Take a leaf from an author’s books

Gráinne Murphy is a West Cork-based writer. Her most recent novel, Winter People, was published in October 2022 by Legend Press. It follows The Ghostlights (2021) and Where the Edge Is (2020), both published by Legend Press. She also loves to read and below are her favourites from this year.

Demon Copperheadby Barbara Kingsolver (Faber, 2022)

Every new Barbara Kingsolver book becomes my new favourite of hers. This latest is a re-telling of David Copperfield – the parallels are very well drawn but you absolutely don’t need to have read/remember the original. In this version, Damon ‘Demon’ is born into a rural Appalachian community characterised by poverty and violence, and comes of age during the growing opioid crisis. This is particularly good on the urban/rural divide – what Demon’s friend Tommy divides into land economy versus money economy – and the ownership of history. A clear-eyed social commentary that never descends into condescension or preaching, this story is entirely alive and entirely furious about social inequality. 

Standout line: ‘People love to believe in danger, as long as it’s you in harm’s way and them saying bless your heart.’ 

The Swimmers by Julie Otsuka (Fig Tree, 2022)

This is in two distinct parts: the first introduces us to a group of swimmers at a local pool who know nothing about one another beyond their pool behaviour. When a crack appears in lane 4, an unease begins to grow about what it might mean. The second part focuses on Alice, an older swimmer who is slowly losing herself through the cracks in her memory.  

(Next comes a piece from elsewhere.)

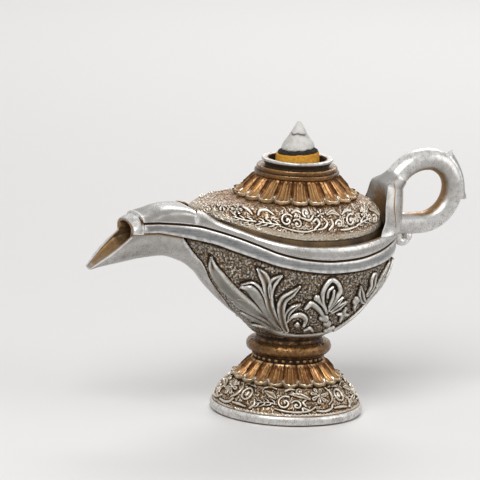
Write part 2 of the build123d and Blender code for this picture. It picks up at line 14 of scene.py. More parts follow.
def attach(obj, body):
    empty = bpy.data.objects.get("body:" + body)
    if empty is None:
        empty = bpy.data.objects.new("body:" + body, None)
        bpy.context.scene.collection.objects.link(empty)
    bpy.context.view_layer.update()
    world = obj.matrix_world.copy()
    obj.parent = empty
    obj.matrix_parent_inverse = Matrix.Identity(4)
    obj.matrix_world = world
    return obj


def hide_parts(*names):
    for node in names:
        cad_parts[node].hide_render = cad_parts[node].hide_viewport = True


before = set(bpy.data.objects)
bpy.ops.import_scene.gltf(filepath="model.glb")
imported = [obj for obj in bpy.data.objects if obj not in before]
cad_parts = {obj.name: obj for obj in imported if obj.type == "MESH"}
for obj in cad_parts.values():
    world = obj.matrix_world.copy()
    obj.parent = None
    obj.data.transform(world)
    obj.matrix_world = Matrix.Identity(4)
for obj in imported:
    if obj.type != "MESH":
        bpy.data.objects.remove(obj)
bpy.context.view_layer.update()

This is the clearest, cleanest writing, full of the universal truth that we are all the same in our fear and our love, our dependence on memory and each other, and yet that memory and dependence makes individuals of us all. My favourite read this year. 

Standout line: ‘”Up there,” she says, “I’m just another little old lady. But down here, at the pool, I’m myself.”’

Catchlights by Niamh Prior (JM Originals, 2022)

Criss-crossing in time and place, these standalone chapters contain characters who interlink in small ways, rewarding the reader with a glimpse of familiar characters on the margins of other stories. In one story, a man buys a second-hand camera lens that superimposes images from the past on every photo he tries to develop; in another, a broken-hearted woman travels to India and finds herself unable to leave her hostel; in yet another, a plastic surgeon and his wife search for a more perfect love. At the centre of it all is a couple who met while working in a post office. This is delicate, unsparing, often strange, always compelling. 

Standout line: ‘Big time doesn’t exist in here. Only small time.’ 

Luckily for us, Prior knows that small time is where all the good stuff lives.

Multiple Joyce
by David Collard (Sagging Meniscus, 2022)

Part research, part rabbit-hole, this is a collection of 100 essays on various Joyce and Joyce-adjacent themes. The essays are all short and chatty, covering topics as wide-ranging as the website where you can insert a paragraph of your own text and see which famous writer’s style you share, how long it takes to read a book (Finnegans Wake is somewhere between 42 minutes and eternity), and Joyce’s dislike of dogs (‘they have no souls’ he claimed), via limericks, famous birthdays, and Joyce-related action figures. These are funny, joyful, smart and often delightfully smart-arse.

Standout essay: #50, where Collard talks more personally about his parents joining the Jehovah’s Witnesses and the impact on a teenager of living in the certainty of the impending apocalypse. 

Towards a General Theory of Love 

by Clare Shaw (Bloodaxe Books, 2022)

In the 1950s, Harry Harlow’s infamous experiments on social isolation and bonding kept baby monkeys alone in cages with wire-covered ‘mothers’ that provided only food, or cloth-covered ‘mothers’ that provided only comfort; the monkeys spent more time with the cloth mothers, proving the need for comfort and contact. Many of Shaw’s poems in this collection use a central character, Monkey, to explore what we need as humans to thrive and feel safe, and what happens when relationships malfunction or end, or we reach out and do not find what we need. These are poems of love and grief, of hope and missed connections. 

Standout poem: ‘Love as a SatNav’

‘It is not infallible. Sometimes, it takes you

up entirely unsuitable roads: it leaves you

on the edge of a drop’

The Agathas by Kathleen Glasgow and Liz Lawson
(Rock the Boat, 2022)

When Brooke Donovan’s body is found in the water in pretty Castle Cove and a suspect is taken into custody, only lonely, troubled Alice and secretive outcast Iris think the police have got it wrong and begin an investigation of their own. This captures the teenage world very well – the social layers, the dramas and worries, the tension between being seen and being invisible, and the real friendships that make everything alright. 

Alice is obsessed with Agatha Christie and quotes from her books are used throughout to set the tone, while references to Veronica Mars and Riverdale make the authors’ more dramatic intentions clear. Adult readers will want the girls to be more alive to possible danger, but my daughter had no issue with them taking matters into their own hands.

Standout line: ‘Miss Marple wouldn’t take this crap and neither will I.’